Channel formation in glasses is demonstrated and discussed. Photosensitive glass (Foturan) was microstructured using femtosecond irradiation at 800 nm and 400 nm wavelengths, with subsequent thermal annealing, and HF etching of a lithium-silicate phase formed by exposure-annealing. It was found that there is a significant difference in the volume of lithium-silicate when the exposure was made with and without optical breakdown. Channels with a minimum cross section of approximately 10 μm were achieved. In silicate glasses, the optically induced dielectric breakdown was used for the recording of channel patterns. The highest wet etching rate in a HF based solution was observed when the irradiance corresponded to the 2.5-3.0 thresholds of dielectric breakdown and the adjacent pulses were overlapping by more than 50% of the diameter of the focussed beam. Under these conditions, the formation of void inside the glass was confirmed by optical observation of single shot damage under a microscope.
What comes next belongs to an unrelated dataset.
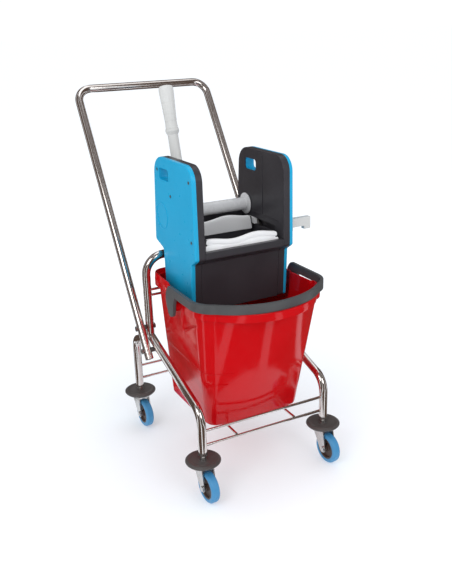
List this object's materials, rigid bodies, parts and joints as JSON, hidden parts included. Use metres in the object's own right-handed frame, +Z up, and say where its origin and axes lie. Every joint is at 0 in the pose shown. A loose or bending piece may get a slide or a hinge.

The mechanism of selective wet etching in silicate glasses is discussed in terms of the stress corrosion effect, which explains crack propagation in glasses via the reaction of stretched Si-O-Si bonds at the tip of a crack with water, resulting in SiOH formation. It is shown that intra-connection of voxels was the key factor to achieve etching of high aspect ratio patterns in silica glass.
|Number of pages||5|
|Journal||Applied Physics A: Materials Science and Processing|
|Publication status||Published - 2004 Jan 1|
ASJC Scopus subject areas
- Materials Science(all)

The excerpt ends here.